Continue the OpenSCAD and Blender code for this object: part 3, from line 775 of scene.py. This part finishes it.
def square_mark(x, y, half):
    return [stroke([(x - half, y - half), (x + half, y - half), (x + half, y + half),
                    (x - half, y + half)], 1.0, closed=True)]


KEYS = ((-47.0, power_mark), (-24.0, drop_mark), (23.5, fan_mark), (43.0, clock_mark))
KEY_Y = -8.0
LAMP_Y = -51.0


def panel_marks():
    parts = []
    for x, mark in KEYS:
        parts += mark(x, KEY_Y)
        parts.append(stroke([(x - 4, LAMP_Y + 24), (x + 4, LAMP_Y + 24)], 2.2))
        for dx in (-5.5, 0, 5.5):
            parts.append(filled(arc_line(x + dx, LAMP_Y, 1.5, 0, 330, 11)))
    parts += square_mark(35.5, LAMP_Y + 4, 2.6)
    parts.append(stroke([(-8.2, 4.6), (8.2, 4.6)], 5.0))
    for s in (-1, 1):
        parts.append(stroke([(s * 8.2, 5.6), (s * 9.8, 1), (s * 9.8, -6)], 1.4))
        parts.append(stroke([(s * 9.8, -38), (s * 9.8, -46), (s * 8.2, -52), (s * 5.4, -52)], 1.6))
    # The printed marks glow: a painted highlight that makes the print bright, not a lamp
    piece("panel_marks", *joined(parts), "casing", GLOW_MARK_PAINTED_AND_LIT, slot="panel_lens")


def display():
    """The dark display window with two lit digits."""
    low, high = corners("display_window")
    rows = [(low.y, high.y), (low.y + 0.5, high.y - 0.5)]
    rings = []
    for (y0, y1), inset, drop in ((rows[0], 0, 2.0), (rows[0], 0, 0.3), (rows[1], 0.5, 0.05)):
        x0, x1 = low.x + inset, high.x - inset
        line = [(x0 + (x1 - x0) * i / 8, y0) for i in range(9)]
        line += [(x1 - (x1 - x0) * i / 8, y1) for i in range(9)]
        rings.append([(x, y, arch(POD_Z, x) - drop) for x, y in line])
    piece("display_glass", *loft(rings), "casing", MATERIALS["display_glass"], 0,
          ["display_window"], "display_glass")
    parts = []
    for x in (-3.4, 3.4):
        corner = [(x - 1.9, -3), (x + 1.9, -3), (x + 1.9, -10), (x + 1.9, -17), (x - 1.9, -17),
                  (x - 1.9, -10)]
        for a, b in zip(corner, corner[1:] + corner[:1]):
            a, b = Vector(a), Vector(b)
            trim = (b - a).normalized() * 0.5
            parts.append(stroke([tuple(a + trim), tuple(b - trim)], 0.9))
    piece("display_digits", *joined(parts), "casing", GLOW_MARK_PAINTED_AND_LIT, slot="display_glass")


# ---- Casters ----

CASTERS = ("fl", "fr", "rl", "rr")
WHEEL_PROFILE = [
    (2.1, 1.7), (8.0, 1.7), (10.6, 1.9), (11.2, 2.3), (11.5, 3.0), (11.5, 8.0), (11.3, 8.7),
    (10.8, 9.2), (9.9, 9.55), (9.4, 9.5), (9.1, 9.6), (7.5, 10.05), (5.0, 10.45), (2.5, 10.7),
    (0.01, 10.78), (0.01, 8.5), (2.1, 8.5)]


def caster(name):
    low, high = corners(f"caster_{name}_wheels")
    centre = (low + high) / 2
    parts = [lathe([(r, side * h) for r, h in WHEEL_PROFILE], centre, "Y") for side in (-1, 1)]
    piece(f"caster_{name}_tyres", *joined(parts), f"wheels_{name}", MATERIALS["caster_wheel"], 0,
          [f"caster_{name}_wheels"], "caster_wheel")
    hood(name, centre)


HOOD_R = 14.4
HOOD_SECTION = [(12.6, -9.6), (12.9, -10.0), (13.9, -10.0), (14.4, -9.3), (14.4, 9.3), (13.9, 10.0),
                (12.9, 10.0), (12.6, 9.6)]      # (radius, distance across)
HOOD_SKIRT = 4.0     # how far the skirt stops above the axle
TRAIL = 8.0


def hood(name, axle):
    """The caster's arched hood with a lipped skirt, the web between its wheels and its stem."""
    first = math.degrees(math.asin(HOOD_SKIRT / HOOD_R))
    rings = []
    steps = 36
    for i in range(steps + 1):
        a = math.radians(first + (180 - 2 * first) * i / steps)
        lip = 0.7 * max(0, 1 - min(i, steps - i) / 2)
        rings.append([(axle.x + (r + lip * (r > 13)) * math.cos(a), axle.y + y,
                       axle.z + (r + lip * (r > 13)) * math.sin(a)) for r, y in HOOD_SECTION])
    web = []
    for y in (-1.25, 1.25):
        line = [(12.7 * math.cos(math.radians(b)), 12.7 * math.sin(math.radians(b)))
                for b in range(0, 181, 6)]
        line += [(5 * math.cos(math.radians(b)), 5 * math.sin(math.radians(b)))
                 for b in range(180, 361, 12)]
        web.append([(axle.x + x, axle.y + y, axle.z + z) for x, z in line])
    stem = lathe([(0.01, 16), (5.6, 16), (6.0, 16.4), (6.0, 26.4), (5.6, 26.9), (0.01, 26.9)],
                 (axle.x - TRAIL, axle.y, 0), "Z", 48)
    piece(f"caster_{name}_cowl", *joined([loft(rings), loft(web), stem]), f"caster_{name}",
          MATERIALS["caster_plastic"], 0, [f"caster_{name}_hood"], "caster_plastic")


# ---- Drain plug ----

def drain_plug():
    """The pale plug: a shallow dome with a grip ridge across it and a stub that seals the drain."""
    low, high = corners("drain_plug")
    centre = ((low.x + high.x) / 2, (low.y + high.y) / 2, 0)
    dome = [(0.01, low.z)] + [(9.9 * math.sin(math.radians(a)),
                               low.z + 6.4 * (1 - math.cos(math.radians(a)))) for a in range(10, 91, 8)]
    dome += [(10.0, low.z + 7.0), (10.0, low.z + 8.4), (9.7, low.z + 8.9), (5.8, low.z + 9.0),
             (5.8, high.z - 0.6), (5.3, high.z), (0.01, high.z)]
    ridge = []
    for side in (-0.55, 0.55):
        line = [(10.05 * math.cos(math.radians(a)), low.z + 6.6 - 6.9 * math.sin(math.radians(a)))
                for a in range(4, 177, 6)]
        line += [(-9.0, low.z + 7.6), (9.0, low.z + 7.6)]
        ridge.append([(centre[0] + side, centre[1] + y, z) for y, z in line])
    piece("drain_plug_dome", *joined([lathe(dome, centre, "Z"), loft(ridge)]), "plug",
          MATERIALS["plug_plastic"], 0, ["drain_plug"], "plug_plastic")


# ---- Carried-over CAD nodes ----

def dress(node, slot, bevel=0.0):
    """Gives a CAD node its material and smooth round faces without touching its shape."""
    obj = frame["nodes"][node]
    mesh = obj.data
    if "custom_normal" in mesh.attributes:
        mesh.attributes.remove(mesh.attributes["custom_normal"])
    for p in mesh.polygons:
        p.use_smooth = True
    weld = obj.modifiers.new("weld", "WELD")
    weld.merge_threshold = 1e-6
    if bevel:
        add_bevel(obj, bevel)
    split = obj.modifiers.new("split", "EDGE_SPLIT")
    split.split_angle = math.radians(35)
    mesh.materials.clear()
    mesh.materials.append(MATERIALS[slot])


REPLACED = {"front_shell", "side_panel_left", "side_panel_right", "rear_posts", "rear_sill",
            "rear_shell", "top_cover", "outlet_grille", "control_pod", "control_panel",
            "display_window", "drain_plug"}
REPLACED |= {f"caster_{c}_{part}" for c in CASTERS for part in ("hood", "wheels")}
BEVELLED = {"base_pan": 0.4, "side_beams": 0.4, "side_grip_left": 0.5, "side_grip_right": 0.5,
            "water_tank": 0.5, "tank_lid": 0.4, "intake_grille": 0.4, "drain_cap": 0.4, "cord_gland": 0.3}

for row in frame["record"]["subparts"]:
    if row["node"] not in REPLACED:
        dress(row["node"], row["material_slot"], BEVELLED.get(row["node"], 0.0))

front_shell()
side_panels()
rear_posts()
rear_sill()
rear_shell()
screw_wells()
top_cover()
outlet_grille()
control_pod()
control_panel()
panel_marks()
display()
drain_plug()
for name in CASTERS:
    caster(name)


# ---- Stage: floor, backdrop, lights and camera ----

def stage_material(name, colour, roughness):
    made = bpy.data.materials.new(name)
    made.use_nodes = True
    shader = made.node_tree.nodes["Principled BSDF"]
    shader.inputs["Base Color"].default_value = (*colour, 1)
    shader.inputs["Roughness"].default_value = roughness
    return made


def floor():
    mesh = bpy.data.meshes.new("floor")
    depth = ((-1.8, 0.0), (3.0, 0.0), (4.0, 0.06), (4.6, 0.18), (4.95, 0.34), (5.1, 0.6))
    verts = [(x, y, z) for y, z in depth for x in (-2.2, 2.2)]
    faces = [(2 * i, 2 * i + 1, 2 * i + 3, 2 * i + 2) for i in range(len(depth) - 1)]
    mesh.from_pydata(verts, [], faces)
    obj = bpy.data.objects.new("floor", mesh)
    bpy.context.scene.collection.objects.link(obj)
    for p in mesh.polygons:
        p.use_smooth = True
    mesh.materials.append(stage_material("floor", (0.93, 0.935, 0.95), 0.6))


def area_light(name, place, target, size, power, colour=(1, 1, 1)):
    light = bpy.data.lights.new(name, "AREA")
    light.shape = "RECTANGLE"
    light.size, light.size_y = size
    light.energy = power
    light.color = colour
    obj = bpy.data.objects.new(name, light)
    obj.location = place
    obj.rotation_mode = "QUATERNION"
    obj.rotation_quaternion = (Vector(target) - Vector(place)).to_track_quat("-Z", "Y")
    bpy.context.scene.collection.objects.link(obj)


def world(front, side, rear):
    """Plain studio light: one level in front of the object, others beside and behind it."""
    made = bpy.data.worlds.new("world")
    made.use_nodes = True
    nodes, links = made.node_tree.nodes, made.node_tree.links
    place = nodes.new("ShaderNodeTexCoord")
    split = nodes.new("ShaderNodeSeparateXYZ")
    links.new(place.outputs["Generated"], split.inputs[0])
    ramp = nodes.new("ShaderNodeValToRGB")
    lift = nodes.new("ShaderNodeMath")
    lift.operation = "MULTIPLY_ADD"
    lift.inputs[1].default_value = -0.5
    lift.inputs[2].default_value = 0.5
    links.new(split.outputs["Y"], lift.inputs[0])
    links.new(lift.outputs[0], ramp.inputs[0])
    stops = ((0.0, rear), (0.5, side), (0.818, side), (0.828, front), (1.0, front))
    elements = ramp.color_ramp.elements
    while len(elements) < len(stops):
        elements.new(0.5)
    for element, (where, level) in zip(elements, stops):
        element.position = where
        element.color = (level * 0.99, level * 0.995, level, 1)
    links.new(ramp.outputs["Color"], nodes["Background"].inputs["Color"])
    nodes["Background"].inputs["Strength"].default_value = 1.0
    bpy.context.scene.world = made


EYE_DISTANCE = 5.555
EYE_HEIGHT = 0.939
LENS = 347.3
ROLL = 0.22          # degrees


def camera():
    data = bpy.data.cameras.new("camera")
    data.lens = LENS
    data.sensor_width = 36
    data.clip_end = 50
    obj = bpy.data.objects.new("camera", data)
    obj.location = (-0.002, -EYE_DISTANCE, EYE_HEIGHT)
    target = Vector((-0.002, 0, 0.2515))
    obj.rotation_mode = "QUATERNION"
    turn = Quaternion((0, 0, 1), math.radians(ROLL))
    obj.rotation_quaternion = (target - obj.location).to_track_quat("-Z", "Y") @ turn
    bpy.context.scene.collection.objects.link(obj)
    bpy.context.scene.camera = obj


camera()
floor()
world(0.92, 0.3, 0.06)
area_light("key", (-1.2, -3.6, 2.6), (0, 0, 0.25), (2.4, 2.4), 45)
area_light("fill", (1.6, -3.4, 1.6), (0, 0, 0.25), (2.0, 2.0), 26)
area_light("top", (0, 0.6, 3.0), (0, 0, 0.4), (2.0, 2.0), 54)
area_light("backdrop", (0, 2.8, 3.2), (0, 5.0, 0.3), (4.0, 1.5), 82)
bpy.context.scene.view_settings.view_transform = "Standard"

--------------------------------

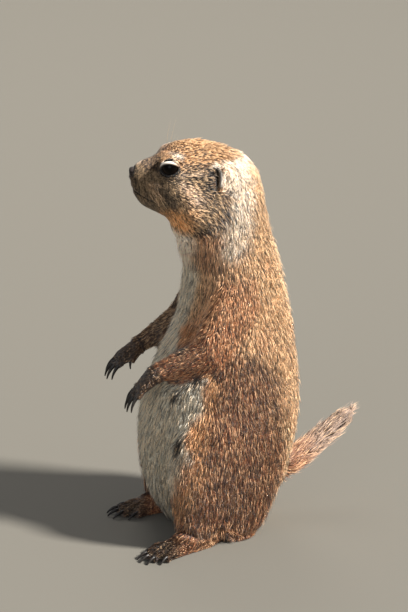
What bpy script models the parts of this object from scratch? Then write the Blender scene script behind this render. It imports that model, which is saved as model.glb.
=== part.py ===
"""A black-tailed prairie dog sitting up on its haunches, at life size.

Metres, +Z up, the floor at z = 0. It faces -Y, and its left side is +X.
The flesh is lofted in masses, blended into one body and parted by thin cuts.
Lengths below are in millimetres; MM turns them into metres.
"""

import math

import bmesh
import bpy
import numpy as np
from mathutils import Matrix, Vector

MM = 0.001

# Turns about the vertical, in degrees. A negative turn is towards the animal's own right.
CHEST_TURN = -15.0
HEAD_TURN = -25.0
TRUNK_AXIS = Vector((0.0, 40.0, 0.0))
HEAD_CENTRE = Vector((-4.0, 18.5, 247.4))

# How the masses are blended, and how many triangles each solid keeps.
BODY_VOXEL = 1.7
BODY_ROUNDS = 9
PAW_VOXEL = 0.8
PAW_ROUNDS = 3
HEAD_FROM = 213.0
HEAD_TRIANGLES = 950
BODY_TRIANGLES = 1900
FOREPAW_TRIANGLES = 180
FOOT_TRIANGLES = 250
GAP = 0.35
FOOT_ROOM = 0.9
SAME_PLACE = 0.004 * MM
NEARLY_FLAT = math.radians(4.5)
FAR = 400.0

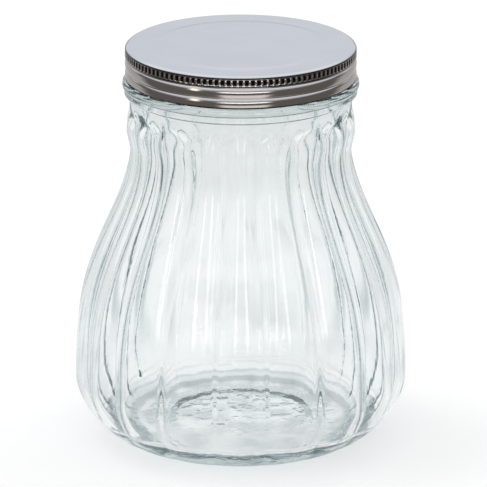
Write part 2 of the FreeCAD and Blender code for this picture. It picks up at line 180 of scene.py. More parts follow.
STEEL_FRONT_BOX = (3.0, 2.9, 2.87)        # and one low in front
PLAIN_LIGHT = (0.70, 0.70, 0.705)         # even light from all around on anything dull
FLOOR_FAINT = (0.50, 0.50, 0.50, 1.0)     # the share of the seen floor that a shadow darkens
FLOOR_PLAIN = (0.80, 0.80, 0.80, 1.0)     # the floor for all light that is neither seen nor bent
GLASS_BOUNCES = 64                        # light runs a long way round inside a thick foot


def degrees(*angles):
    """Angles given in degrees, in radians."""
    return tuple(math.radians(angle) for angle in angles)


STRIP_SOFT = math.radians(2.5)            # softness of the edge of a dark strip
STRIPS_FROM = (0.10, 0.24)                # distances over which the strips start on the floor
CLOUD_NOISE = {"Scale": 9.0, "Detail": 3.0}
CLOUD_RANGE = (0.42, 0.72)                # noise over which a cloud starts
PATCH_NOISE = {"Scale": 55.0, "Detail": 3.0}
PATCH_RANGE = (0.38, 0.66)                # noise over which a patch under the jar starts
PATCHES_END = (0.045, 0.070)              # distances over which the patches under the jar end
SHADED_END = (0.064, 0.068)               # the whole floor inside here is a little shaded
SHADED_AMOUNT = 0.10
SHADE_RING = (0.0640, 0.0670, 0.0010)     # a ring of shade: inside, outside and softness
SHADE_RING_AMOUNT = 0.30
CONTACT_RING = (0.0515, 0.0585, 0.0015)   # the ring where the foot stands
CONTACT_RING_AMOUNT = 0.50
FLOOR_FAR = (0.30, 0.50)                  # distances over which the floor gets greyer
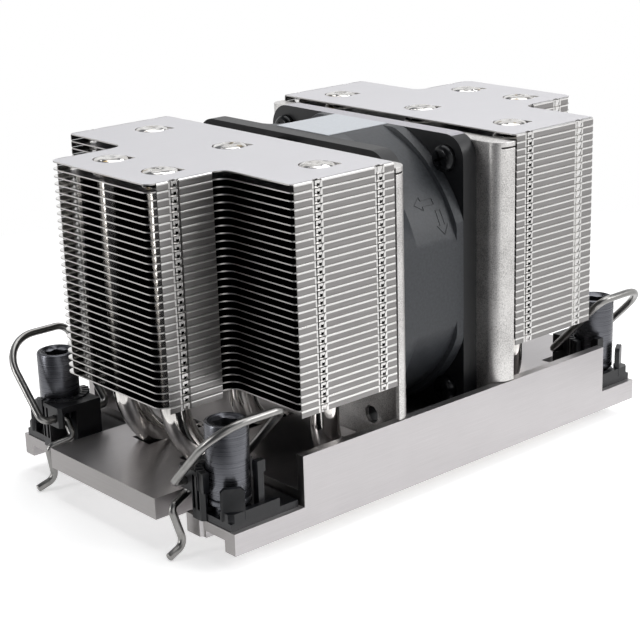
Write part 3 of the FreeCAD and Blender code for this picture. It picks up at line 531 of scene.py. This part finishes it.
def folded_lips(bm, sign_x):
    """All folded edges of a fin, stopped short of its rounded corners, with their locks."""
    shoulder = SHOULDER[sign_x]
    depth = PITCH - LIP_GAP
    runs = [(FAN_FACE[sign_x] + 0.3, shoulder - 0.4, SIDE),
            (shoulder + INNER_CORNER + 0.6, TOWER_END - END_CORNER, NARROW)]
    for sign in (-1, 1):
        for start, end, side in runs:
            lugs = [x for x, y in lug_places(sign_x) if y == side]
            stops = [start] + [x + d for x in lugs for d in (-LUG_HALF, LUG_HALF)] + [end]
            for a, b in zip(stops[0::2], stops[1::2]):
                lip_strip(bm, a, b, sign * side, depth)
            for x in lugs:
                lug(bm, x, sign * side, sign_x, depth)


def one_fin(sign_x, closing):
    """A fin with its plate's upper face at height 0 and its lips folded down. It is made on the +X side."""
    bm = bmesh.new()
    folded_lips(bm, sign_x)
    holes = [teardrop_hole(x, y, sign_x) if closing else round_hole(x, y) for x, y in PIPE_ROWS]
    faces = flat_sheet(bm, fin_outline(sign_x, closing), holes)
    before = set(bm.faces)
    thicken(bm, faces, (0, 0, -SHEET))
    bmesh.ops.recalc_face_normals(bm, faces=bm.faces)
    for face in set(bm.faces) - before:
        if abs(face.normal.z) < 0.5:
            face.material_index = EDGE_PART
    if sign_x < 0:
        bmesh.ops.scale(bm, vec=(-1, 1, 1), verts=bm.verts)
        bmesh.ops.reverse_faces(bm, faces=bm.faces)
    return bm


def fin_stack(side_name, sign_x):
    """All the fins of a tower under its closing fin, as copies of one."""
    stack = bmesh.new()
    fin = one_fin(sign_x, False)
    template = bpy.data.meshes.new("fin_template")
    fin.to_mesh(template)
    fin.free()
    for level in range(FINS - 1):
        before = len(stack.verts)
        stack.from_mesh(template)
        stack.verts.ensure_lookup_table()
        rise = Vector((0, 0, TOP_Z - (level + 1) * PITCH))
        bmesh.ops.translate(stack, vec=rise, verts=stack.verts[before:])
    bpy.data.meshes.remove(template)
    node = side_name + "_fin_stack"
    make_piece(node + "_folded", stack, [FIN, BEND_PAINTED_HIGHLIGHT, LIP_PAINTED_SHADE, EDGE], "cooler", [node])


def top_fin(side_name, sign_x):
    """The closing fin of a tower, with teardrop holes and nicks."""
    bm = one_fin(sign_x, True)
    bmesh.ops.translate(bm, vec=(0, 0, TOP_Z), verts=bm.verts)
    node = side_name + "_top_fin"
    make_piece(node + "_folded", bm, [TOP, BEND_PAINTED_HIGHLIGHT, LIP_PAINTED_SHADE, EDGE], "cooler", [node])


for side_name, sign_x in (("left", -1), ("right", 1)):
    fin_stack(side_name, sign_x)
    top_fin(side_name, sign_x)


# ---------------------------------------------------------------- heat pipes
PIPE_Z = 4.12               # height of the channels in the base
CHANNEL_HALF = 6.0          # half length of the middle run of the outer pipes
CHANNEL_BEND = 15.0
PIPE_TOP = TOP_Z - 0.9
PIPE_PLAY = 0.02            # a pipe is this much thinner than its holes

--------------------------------

From the records above, copy out the line with "Write part 3", the line with "lug(bm, x, sign", and every line between them, word for word.

Write part 3 of the FreeCAD and Blender code for this picture. It picks up at line 531 of scene.py. This part finishes it.
def folded_lips(bm, sign_x):
    """All folded edges of a fin, stopped short of its rounded corners, with their locks."""
    shoulder = SHOULDER[sign_x]
    depth = PITCH - LIP_GAP
    runs = [(FAN_FACE[sign_x] + 0.3, shoulder - 0.4, SIDE),
            (shoulder + INNER_CORNER + 0.6, TOWER_END - END_CORNER, NARROW)]
    for sign in (-1, 1):
        for start, end, side in runs:
            lugs = [x for x, y in lug_places(sign_x) if y == side]
            stops = [start] + [x + d for x in lugs for d in (-LUG_HALF, LUG_HALF)] + [end]
            for a, b in zip(stops[0::2], stops[1::2]):
                lip_strip(bm, a, b, sign * side, depth)
            for x in lugs:
                lug(bm, x, sign * side, sign_x, depth)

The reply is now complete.